Je suis heureux de dire qu’après le procès, deux pintes de Guinness et un toastie au fromage et au jambon ont eu un effet réparateur sensible. Ceux qui ont suivi ces reportages comprendront combien il était frustrant d’être privés du spectacle de James Lewis demandant à Noam Chomsky comment il pouvait se risquer à donner son avis sur la question de savoir si cette extradition est politiquement motivée alors qu’il n’est que professeur de linguistique, ou s’il a déjà publié des articles évalués par des pairs. Tenter de résumer l’abondance d’informations rapidement mentionnées hier n’est pas le travail d’une soirée.
Pour l’instant, je vais vous donner l’éloquente et brève déclaration de Noam Chomsky sur la nature politique des actions de Julian Assange :
[Craig Murray copie cette déclaration, datée de février 2020 suivie du témoignage du “Témoin 2”]

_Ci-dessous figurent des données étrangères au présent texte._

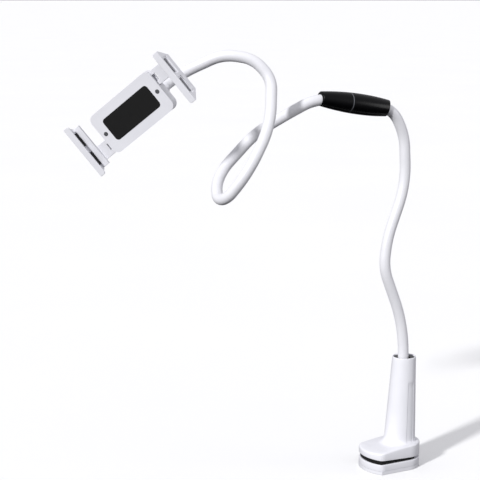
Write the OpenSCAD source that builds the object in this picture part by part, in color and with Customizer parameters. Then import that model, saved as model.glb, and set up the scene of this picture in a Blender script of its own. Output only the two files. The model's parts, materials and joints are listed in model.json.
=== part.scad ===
// Clamp-on gooseneck holder for a phone or small tablet, millimetres, +Z up.
// The origin is on the underside of the foot, below the middle of the column.
// The jaws open toward -X and the arm reaches out over the desk in -X.

/* [Clamp foot] */
// Width of both jaws across the desk edge
jaw_width = 52; // [48:1:56]
// Reach of the jaws from the column axis to their front edge
jaw_reach = 56; // [52:1:60]
// Height of the column top above the underside of the foot
column_height = 138; // [132:1:144]
// Outside diameter of the column at its top
column_top_d = 29; // [28:0.5:31]
// Height of the clamp spring, which allows the jaws to open this far with the coils closed
clamp_spring_length = 49; // [40:1:52]

/* [Neck] */
// Outside diameter of the gooseneck sleeve
neck_d = 13; // [12:0.5:13.5]
// Diameter of the coiled steel hose inside the sleeve
core_d = 8.6; // [7:0.2:9]
// Largest diameter of the hand grip between the two necks
grip_d = 24.6; // [24:0.2:27]
// Overall length of the hand grip
grip_length = 99; // [95:1:104]

/* [Cradle] */
// Width of the device that the jaws stand open for
device_width = 134.8; // [130:0.2:140]
// Thickness of the device under the front lips
device_thickness = 7.4; // [6:0.2:10]
// Length of each jaw along the edge of the device
jaw_length = 65; // [60:1:70]

/* [Hidden] */
$fn = 64;
bend_fn = 36;

// foot heights, from the underside up
cover_top = 4;
lower_jaw_top = 12;
rear_radius = 20.5;
front_radius = 46;
upper_jaw_base = 17.5;
upper_jaw_rear_base = 14.6;
upper_jaw_top = 27;
pad_rear = 3;

// column, which leans its front face outward toward the foot
column_lean = 2.58;
column_foot_d = 38.6;
column_foot_z = 28;
neck_x = -1.5;
mouth_depth = 2.6;
socket_z = 110.2;
socket_r = 11.1;
ferrule_z = 110.6;
ferrule_floor = 2.6;
crimp_gap = 0.1;

// rear slide of the lower jaw and its spring rod
slide_x = 7.5;
slide_half = 12;
slide_top = 109;
slide_gap = 0.35;
rod_x = -2;
rod_r = 2;
spring_low = 33;
spring_high = spring_low + clamp_spring_length;

neck_r = neck_d / 2;
core_r = core_d / 2;
bead = 0.05;
lap = 0.3;
ease = 0.9;
cup_gap = 0.35;
cup_back = 2.4;
core_stop = 9;

// grip axis, tilted up toward the cradle
grip_tilt = 9;
grip_mid = [-79, 0, 452];
grip_dir = [-cos(grip_tilt), 0, sin(grip_tilt)];
grip_half = grip_length / 2;
grip_fat = -6;
grip_bow = 370;
grip_seam = 8;

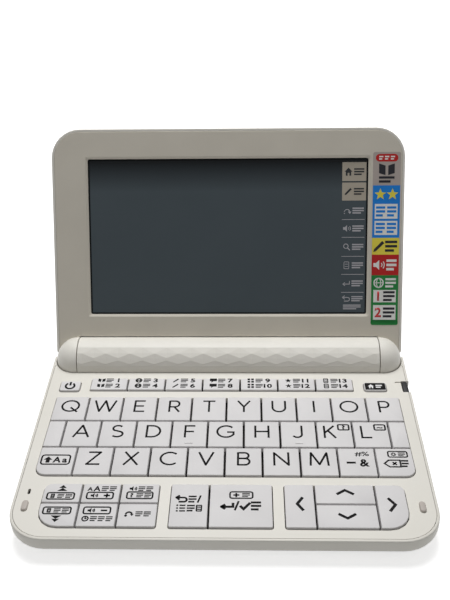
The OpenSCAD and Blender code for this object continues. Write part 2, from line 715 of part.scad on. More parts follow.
module display_window() {
    w = screen_w / 2 + 2;
    color([0.22, 0.23, 0.25]) on_lid()
        translate([-w, -screen_low - screen_h - 2, window_z]) cube([2 * w, screen_h + 4, window_t]);
}

module lcd_panel() {
    w = screen_w / 2 + 1.3;
    color([0.3, 0.32, 0.34]) on_lid() {
        translate([-w, -screen_low - screen_h - 1.3, window_z + window_t])
            cube([2 * w, screen_h + 2.6, lcd_t]);
        // Steel ears by which the display is screwed down
        for (at = lid_screw_at) difference() {
            translate([at[0] < 0 ? at[0] - 2 : w - 0.2, at[1] - 2.5, window_z + window_t])
                cube([at[0] < 0 ? -w + 0.2 - at[0] + 2 : at[0] + 2 - w + 0.2, 5, 0.4]);
            screw_boss(at, 0.9, 2, 5);
        }
    }
}

module backlight() {
    w = screen_w / 2 + 1;
    color([0.9, 0.9, 0.92]) on_lid() translate([-w, -screen_low - screen_h - 1, window_z + window_t + lcd_t])
        cube([2 * w, screen_h + 2, backlight_t]);
}

module display_board() {
    color(board_green) on_lid() {
        translate([-40, -16.4, window_z + 0.6]) cube([80, 4.6, 0.8]);
        translate([-8, -15.6, window_z + 1.4]) cube([16, 3, 0.8]);
    }
}

module display_flex_cable() {
    color([0.75, 0.5, 0.2]) on_lid() {
        translate([36, -15.6, window_z + 1.4]) cube([30, 3, 0.2]);
        translate([63.6, -15.6, window_z + 1.4]) cube([3, 4.6, 0.2]);
    }
}

module hinge_cap(side) {
    color(ivory) on_lid() difference() {
        dome(side, 0);
        drum(pin_r + 0.01, side * 64 - 4, side * 64 + 4);
    }
}

module hinge_cap_left() { hinge_cap(-1); }
module hinge_cap_right() { hinge_cap(1); }

module hinge_pins() {
    color(steel) on_lid() for (s = [-1, 1]) drum(pin_r, s * 61 - 6.6, s * 61 + 6.6);
}

module lid_screws() {
    color(steel) on_lid() for (at = lid_screw_at) {
        screw_boss(at, 1.4, 2.5, 3.1);
        screw_boss(at, 0.6, 3.1, 5.5);
    }
}

bottom_case();
keyboard_deck();
barrel_shell();
battery_cover();
battery_cells();
battery_contacts();
main_board();
key_support_plate();
key_mat();
blank_key_caps();
speaker();
microphone();
headphone_jack();
usb_socket();
card_socket();
lid_bumpers();
rubber_feet();
case_screws();
hinge_clutches();
power_key();
home_key();
dictionary_key_1();
dictionary_key_2();
dictionary_key_3();
dictionary_key_4();
dictionary_key_5();
dictionary_key_6();
dictionary_key_7();
letter_row_top();
letter_row_middle();
letter_row_bottom();
shift_key();
symbol_key();
delete_key();
page_up_key();
page_down_key();
text_size_key();
history_key();
guide_key();
jump_key();
back_key();
enter_key();
left_key();
up_key();
down_key();
right_key();
stylus_barrel();
stylus_ends();
lid_back_cover();
lid_bezel();
display_window();
lcd_panel();
backlight();
display_board();
display_flex_cable();
hinge_cap_left();
hinge_cap_right();
hinge_pins();
lid_screws();
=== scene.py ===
"""Looks of a pocket electronic dictionary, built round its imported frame."""

import json
import logging
import math
from dataclasses import dataclass, field
from enum import Enum
from typing import Iterable, Sequence

import bmesh
import bpy
from mathutils import Matrix, Vector
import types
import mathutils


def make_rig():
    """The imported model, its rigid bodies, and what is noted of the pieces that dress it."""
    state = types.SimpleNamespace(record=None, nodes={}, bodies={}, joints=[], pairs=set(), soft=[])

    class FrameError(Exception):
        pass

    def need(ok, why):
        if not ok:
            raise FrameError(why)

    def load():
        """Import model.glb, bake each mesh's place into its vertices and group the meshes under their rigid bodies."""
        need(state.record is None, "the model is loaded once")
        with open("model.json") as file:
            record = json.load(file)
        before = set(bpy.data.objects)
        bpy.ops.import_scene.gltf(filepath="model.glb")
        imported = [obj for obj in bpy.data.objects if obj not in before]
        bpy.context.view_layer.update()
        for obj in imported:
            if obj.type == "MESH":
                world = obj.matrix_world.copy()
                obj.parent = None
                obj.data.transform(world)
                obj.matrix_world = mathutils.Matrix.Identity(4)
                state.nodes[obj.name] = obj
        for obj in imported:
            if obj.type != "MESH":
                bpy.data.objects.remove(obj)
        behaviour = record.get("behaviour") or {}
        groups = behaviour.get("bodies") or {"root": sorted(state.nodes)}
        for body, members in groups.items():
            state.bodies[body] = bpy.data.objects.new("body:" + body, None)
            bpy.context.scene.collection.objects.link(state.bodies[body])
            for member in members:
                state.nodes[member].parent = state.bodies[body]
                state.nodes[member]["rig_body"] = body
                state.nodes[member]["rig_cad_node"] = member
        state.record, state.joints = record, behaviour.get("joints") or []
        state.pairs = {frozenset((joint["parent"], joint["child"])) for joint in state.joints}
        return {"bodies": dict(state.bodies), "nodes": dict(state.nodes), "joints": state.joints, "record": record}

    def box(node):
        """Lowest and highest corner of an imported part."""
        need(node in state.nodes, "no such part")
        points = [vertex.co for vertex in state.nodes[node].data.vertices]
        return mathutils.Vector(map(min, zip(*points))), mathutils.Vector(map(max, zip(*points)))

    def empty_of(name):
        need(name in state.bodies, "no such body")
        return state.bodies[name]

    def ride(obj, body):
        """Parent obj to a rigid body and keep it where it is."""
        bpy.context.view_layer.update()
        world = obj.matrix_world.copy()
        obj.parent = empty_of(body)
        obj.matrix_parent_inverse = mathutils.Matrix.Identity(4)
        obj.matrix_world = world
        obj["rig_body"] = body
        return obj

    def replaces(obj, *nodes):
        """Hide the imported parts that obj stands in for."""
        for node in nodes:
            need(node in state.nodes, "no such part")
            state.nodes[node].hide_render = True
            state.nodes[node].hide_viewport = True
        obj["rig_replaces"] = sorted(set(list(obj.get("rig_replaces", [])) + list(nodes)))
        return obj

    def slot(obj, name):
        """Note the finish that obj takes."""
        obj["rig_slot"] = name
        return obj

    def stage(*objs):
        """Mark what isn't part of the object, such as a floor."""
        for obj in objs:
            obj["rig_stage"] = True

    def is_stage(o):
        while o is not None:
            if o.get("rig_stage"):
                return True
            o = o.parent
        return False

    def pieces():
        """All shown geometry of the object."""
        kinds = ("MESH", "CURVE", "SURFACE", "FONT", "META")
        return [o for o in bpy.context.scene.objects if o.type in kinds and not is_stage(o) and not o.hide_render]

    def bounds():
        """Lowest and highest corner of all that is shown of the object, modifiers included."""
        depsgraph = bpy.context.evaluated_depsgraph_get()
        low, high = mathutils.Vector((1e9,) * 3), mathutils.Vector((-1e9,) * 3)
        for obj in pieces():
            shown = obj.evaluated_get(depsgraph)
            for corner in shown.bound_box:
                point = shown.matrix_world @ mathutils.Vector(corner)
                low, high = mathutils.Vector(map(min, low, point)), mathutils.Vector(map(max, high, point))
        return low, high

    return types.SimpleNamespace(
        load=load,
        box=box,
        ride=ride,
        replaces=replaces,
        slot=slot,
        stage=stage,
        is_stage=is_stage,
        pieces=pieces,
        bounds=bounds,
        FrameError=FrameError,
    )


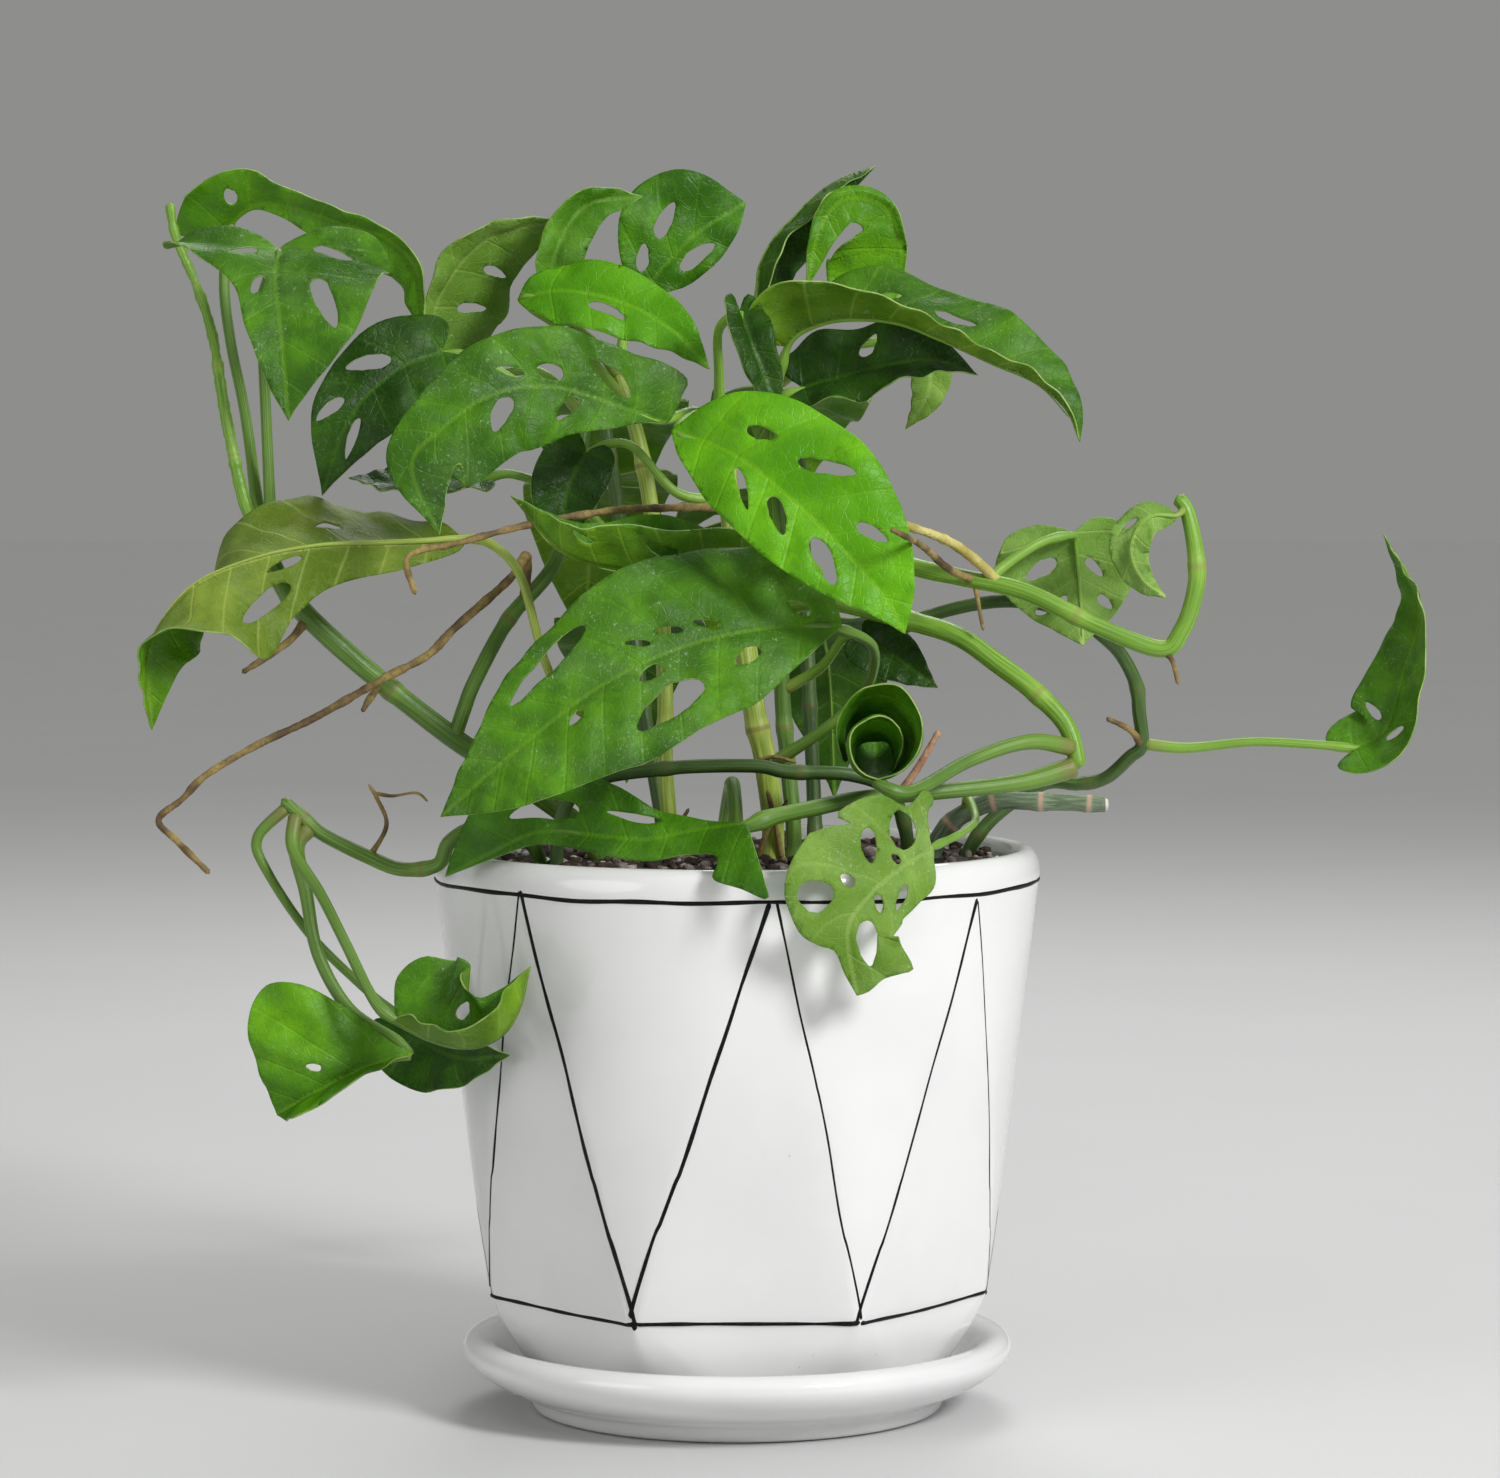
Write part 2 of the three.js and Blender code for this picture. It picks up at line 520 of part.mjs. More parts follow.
    widths: [4, 25], outlines: ['oval', 'lobed'], roll: [8, 8], fold: [8, 8], curl: [0, 0],
    wave: 1, full: [0.7, 0.85], holes: [],
  },
  leaf_right_long: {
    on: ['stem_centre_right', 0.94], stalk: [[14, 345, -8]],
    rib: [[15, 355, -16], [24, 361.5, -20], [43, 364.5, -26], [61, 360, -31], [80, 351, -36],
      [97, 344, -39], [109, 334, -41], [114, 323, -40]],
    widths: [25, 21], outlines: ['lobed', 'oval'], roll: [50, 40], fold: [74, 12], curl: [0, 0],
    wave: 2.5, full: [1, 0.9], lobe: 0.3,
    holes: [[0.5, -0.45, 14, 3.4, 5], [0.32, -0.42, 6, 2.6, 25]],
  },
  leaf_right_under: {
    on: ['stem_centre_right', 0.9], stalk: [[16, 338, -4]],
    rib: [[22, 341, -6], [44, 347, -8], [64, 350, -12], [80, 345, -14]],
    widths: [12, 16], roll: [34, 30], fold: [14, 14], curl: [10, 10], wave: 3,
    holes: [[0.4, -0.5, 9, 4, 45]],
  },
  leaf_right_hanging: {
    on: ['stem_centre_right', 0.96], stalk: [[30, 352, 14], [48, 356, 14]],
    rib: [[60, 354, 12], [64, 346, 10], [63, 338, 8], [56, 327, 8]],
    widths: [8, 7], roll: [20, 20], fold: [10, 10], curl: [0, 0], wave: 1, holes: [],
  },
  leaf_right_small: {
    on: ['stem_centre_right', 0.84], stalk: [[16, 333, 12]],
    rib: [[20, 339, 11], [19, 335, 9], [21, 329, 8], [28, 322, 7]],
    widths: [4, 16], outlines: ['oval', 'oval'], roll: [175, 175], fold: [10, 10], curl: [0, 0],
    wave: 0.5, holes: [],
  },
  leaf_strap: {
    on: ['stem_centre', 0.99], stalk: [[-6, 345, -14], [-6, 360, -26]],
    rib: [[1, 367, -38], [5, 355, -47], [10, 342, -48], [14, 328, -50]],
    widths: [9, 8], roll: [30, 20], fold: [30, 30], curl: [0, 0], wave: 1, holes: [],
  },
  leaf_rim: {
    on: ['vine_arching', 0.99], radius: 2.6,
    stalk: [[94, 209.5, -50], [63, 206, -60], [41, 204, -70], [26, 201, -80], [12, 198, -91]],
    rib: [[3, 196, -97], [-14, 193.5, -89], [-30, 190.5, -85], [-44, 191.5, -80], [-58, 193, -72],
      [-68, 192.5, -70], [-80, 187, -68], [-97.5, 178, -60]],
    widths: [20, 30], outlines: ['oval', 'hung'], roll: [-46, -36, -12, -10, -20, -30],
    fold: [4, 8], curl: [-10, -35], wave: 1, full: [0.5, 1],
    holes: [[0.64, 0.36, 20, 6, 2], [0.36, 0.34, 20, 2.6, 6]],
  },
  leaf_low_shell: {
    on: ['vine_trailing', 0.86], radius: 2.1,
    stalk: [[-147, 188, -38], [-144, 173, -40], [-140, 152, -46], [-130, 134, -52],
      [-116, 124, -56]],
    rib: [[-108, 119, -60], [-124, 114, -65], [-140, 106, -67], [-154, 98, -62]],
    widths: [38, 12], outlines: ['oval', 'oval'], roll: [-16, -8], fold: [10, 60],
    curl: [-10, 0], wave: 2, full: [0.5, 0.5],
    holes: [[0.62, 0.2, 5, 2.4, 40]],
  },
  leaf_low_cup: {
    on: ['vine_trailing', 0.94], radius: 1.8,
    stalk: [[-148, 187, -42], [-139, 172, -54], [-131, 156, -66], [-121, 136, -78]],
    rib: [[-114, 130, -80], [-101, 123, -86], [-87, 121, -92], [-75, 129, -96], [-69, 148, -92]],
    widths: [19, 27], outlines: ['oval', 'heart'], roll: [20, 30], fold: [92, 12], curl: [0, 10],
    wave: 2,
    holes: [[0.4, -0.45, 12, 5, 20]],
  },
  leaf_low_dark: {
    on: ['vine_trailing', 0.97], stalk: [[-160, 191, -34], [-157, 180, -34], [-143, 159, -34],
      [-125, 141, -26]],
    rib: [[-113, 131, -26], [-104, 122, -40], [-92, 117, -56], [-76, 118, -67]],
    widths: [16, 14], roll: [10, 10], fold: [10, 10], curl: [0, 0], wave: 1, holes: [],
  },
  leaf_skeletal: {
    on: ['vine_cut', 0.42], radius: 1.3,
    stalk: [[77, 204, -14], [79.5, 197.5, -30], [77, 194, -50], [72, 191, -70]],
    rib: [[66, 188, -86], [55, 181, -98], [45, 172.5, -106], [37, 160, -111], [40, 138, -110]],
    widths: [28, 20], outlines: ['torn', 'ragged'], roll: [14, 5], fold: [4, 4], curl: [-10, -10],
    wave: 1.5,
    holes: [[0.18, 0.38, 13, 9, 92], [0.36, 0.44, 11, 4.6, -72], [0.27, 0.13, 5, 2.6, 60],
      [0.52, 0.31, 5.4, 4, 72], [0.625, 0.5, 11, 5.2, 86], [0.35, -0.38, 10.4, 2.8, 24],
      [0.48, -0.2, 6, 3.2, 50], [0.73, -0.3, 20, 6.5, 0]],
  },
};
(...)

Hier soir, un ami m’a dit que je ne devrais pas m’inquiéter de la clôture précipitée de ces procédures, qui réduit le regard du public sur les témoignages et les arguments (et je pense qu’il y a eu en tout neuf déclarations de témoins hier), parce que ce regard du public a été extrêmement limité de toute façon, comme d’ailleurs je n’ai cessé de l’expliquer. En d’autres termes, cela ne fait aucune différence. Je suis cet argument, mais il va à l’encontre de certaines croyances et motivations fondamentales que j’ai à propos du témoignage, que je devrai développer davantage dans mon propre esprit.
Dans les prochains jours, j’essaierai de vous apporter une synthèse et une analyse de tout ce qui s’est passé mercredi. Il me faut maintenant aller au tribunal et voir les derniers lambeaux de cette affaire, et échanger les derniers regards d’amitié avec Julian pour quelques mois.